**EXERCISE PROMPT**
Return exactly the listing's lines, from its first line to the line holding "recess_depth = 26.0", ends included.

**GIVEN MATERIAL**

^^^^

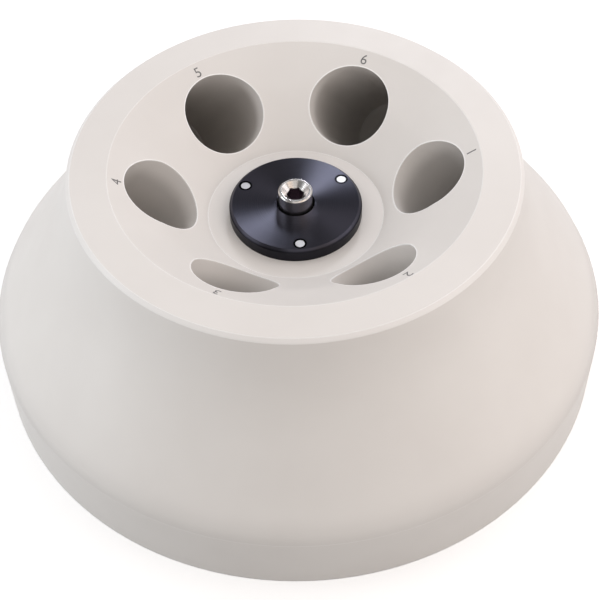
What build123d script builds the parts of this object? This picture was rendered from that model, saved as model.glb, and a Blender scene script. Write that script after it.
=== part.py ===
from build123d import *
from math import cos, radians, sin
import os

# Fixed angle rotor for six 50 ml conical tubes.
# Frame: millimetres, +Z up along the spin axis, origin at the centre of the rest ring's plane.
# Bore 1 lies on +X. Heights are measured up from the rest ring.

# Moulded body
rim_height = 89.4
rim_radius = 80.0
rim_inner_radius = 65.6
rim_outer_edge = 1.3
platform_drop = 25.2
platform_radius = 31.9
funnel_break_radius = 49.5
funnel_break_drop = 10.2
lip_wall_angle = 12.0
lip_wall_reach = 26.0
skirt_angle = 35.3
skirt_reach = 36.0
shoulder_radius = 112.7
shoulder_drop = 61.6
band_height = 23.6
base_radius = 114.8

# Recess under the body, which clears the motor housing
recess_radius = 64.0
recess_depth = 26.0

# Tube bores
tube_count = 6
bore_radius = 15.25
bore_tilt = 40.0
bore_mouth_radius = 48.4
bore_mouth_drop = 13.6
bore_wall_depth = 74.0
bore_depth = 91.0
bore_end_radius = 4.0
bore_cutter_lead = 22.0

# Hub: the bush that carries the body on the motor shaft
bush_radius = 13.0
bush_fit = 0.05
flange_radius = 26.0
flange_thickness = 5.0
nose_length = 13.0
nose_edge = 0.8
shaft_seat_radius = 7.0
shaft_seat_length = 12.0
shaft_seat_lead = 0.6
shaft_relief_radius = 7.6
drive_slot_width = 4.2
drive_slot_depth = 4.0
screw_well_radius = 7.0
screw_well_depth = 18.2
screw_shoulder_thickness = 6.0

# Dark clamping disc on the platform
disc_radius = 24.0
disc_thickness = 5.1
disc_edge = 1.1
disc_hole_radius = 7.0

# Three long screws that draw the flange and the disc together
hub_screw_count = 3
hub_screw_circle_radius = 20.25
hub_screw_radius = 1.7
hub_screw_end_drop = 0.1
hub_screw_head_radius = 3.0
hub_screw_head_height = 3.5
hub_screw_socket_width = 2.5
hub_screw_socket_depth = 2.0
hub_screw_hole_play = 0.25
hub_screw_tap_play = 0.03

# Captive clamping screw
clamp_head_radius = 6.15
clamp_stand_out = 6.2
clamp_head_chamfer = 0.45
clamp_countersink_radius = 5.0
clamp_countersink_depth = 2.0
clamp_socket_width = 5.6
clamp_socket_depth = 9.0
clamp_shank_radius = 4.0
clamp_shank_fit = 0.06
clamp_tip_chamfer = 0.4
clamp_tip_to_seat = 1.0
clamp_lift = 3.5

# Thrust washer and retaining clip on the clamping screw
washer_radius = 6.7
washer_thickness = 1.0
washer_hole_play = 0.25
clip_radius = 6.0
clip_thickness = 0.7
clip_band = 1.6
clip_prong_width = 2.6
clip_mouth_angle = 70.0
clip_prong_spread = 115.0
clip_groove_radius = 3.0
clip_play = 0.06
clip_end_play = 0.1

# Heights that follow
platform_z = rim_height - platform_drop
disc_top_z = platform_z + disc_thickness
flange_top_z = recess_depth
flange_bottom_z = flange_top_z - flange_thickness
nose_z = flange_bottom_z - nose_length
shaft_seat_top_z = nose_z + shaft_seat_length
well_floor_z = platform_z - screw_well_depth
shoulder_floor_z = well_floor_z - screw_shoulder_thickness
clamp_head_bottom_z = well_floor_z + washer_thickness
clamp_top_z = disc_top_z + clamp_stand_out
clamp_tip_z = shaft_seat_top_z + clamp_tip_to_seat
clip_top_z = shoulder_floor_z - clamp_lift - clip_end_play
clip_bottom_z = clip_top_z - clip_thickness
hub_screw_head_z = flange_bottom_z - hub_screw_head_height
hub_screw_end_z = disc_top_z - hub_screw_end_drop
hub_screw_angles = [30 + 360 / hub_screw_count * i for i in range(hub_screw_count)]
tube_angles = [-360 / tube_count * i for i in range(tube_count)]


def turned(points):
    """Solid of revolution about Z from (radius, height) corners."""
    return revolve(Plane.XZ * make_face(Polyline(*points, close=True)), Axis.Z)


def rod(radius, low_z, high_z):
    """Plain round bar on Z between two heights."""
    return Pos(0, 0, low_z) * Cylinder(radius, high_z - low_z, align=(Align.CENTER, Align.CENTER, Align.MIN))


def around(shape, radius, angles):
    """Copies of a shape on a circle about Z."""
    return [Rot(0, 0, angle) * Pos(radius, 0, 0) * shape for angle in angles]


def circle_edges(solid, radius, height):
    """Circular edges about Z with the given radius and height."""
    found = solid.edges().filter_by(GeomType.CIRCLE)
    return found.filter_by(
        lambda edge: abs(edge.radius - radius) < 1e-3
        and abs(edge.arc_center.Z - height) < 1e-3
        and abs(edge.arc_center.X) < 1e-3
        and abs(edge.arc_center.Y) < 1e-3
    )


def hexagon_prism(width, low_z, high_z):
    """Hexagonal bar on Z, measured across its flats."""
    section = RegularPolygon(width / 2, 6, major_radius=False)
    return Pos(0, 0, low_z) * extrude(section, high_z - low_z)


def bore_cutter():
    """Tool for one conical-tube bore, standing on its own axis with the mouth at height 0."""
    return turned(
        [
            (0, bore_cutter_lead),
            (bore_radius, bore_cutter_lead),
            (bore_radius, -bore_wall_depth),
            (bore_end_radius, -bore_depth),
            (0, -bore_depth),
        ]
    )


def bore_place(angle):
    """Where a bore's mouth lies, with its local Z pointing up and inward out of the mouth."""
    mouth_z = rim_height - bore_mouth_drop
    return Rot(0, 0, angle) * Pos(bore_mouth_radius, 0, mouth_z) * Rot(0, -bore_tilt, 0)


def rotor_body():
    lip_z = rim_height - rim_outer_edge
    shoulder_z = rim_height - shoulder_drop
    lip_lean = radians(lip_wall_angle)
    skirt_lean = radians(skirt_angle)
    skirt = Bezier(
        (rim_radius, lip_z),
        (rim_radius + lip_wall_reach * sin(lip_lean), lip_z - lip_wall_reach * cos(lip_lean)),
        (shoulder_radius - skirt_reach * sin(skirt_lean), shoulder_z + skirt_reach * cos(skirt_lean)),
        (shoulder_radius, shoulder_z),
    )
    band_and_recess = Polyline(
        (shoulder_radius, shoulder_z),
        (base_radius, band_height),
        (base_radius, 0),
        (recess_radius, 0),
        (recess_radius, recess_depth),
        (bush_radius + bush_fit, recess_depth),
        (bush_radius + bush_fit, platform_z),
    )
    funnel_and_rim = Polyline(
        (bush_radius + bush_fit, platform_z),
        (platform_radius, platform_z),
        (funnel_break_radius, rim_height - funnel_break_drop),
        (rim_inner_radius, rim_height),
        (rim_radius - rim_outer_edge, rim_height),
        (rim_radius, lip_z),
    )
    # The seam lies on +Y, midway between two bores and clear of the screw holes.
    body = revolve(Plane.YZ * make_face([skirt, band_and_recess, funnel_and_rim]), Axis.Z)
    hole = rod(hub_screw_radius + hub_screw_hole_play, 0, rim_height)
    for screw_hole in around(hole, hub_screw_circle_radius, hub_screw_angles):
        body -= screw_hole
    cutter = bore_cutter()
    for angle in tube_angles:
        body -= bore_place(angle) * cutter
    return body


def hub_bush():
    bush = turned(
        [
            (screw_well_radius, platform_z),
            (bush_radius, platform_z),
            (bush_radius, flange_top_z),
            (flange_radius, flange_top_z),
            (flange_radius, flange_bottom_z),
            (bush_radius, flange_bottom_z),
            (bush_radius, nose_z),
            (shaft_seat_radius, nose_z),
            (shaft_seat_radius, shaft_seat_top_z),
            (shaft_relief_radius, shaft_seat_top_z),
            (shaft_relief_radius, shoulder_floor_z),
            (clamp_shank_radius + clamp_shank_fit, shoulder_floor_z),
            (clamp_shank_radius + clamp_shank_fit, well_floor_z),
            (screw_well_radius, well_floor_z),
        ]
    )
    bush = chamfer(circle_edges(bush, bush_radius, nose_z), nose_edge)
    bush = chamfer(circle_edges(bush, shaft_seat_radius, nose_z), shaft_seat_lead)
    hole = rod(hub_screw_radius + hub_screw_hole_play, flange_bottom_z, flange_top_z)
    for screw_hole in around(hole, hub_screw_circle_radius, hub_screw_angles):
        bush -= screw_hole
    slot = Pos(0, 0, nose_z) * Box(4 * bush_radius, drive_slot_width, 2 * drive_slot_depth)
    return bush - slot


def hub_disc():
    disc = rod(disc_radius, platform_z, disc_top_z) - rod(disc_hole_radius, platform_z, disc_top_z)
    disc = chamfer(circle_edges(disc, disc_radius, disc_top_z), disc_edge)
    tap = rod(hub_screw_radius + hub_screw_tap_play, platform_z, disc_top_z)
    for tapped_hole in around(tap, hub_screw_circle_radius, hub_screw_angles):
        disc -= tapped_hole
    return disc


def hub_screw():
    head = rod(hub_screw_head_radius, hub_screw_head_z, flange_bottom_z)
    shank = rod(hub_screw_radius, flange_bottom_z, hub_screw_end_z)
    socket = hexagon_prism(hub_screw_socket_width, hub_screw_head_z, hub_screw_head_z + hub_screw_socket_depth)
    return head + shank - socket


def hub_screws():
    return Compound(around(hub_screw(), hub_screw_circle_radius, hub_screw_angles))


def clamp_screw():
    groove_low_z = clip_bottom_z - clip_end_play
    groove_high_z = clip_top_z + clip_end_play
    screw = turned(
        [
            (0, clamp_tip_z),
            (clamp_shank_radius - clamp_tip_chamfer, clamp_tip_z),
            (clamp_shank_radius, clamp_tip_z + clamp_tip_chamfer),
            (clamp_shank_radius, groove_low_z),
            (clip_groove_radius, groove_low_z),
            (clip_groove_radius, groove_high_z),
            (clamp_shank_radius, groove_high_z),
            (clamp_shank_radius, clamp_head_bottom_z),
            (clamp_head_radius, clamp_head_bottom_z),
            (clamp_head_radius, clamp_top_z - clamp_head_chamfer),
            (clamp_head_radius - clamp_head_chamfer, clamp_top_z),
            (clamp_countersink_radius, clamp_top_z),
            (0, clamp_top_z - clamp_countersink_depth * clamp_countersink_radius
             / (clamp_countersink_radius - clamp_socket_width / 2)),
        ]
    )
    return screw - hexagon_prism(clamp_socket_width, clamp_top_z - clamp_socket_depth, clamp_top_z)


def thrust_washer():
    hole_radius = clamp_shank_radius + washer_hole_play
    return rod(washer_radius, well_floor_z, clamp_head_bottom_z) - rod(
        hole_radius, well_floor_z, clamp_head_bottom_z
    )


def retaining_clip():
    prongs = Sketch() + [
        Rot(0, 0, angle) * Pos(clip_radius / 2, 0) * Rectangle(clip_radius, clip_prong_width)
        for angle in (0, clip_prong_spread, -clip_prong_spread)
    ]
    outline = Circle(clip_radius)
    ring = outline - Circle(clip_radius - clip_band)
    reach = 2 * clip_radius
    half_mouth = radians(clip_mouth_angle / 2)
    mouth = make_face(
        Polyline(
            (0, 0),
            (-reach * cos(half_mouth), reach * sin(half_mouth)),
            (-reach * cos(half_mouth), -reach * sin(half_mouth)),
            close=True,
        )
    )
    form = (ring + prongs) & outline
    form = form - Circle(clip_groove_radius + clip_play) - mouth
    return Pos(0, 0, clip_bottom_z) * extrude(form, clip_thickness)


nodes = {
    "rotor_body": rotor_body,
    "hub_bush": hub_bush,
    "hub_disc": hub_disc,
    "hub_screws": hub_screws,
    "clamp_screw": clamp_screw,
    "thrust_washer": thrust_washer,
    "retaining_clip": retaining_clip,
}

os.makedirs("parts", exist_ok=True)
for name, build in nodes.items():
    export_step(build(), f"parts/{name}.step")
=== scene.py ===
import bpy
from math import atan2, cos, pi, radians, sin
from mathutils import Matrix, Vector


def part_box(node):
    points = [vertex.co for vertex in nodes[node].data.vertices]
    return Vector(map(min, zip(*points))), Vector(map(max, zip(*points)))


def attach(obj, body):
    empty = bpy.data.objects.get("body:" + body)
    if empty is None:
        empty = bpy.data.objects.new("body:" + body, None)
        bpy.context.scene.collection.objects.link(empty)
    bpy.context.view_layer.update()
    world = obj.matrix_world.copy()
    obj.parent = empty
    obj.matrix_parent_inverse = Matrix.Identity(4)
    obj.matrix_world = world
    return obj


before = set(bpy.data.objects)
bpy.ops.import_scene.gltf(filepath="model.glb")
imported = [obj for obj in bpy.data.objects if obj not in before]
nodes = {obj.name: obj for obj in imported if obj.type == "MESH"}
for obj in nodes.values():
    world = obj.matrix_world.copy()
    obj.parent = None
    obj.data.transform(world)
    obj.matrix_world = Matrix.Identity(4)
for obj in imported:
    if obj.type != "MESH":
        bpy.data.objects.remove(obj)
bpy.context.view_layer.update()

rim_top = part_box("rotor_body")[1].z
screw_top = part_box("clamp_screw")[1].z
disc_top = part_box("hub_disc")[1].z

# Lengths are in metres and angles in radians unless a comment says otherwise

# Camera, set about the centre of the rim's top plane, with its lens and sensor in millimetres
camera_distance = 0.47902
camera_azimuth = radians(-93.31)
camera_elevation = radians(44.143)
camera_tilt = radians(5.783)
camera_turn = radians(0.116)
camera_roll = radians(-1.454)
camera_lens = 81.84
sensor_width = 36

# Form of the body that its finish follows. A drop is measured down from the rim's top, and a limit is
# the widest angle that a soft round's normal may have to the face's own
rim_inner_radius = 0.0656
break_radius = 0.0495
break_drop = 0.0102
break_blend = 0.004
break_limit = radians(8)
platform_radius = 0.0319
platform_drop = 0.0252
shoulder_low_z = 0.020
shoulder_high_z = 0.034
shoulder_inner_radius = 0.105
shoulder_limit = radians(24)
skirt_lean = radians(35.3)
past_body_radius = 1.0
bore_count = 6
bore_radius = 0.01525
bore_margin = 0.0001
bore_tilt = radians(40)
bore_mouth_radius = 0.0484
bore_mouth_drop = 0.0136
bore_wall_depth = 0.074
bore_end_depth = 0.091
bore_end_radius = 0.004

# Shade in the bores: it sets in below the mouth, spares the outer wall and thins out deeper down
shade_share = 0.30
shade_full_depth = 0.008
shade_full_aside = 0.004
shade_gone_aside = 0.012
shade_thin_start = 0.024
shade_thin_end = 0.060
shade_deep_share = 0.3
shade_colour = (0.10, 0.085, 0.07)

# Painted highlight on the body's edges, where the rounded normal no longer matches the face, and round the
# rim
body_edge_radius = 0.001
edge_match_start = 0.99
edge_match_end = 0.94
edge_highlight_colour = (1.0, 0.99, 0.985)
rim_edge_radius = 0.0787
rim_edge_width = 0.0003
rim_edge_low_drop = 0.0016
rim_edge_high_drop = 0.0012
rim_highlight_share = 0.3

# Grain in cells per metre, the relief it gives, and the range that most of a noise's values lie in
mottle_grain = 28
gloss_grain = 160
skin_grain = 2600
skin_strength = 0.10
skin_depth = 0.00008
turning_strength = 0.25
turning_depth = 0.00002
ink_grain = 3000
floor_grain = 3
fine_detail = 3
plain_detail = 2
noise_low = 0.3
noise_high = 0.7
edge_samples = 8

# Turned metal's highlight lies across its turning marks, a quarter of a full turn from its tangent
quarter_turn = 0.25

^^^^

**COMPLETE RESPONSE**
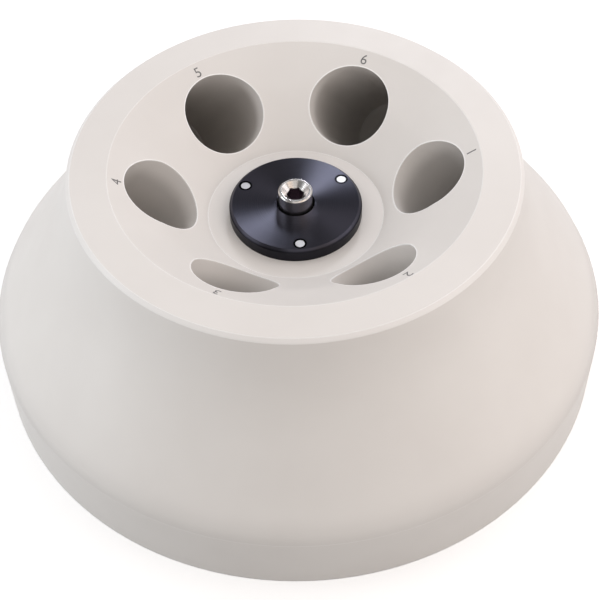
What build123d script builds the parts of this object? This picture was rendered from that model, saved as model.glb, and a Blender scene script. Write that script after it.
=== part.py ===
from build123d import *
from math import cos, radians, sin
import os

# Fixed angle rotor for six 50 ml conical tubes.
# Frame: millimetres, +Z up along the spin axis, origin at the centre of the rest ring's plane.
# Bore 1 lies on +X. Heights are measured up from the rest ring.

# Moulded body
rim_height = 89.4
rim_radius = 80.0
rim_inner_radius = 65.6
rim_outer_edge = 1.3
platform_drop = 25.2
platform_radius = 31.9
funnel_break_radius = 49.5
funnel_break_drop = 10.2
lip_wall_angle = 12.0
lip_wall_reach = 26.0
skirt_angle = 35.3
skirt_reach = 36.0
shoulder_radius = 112.7
shoulder_drop = 61.6
band_height = 23.6
base_radius = 114.8

# Recess under the body, which clears the motor housing
recess_radius = 64.0
recess_depth = 26.0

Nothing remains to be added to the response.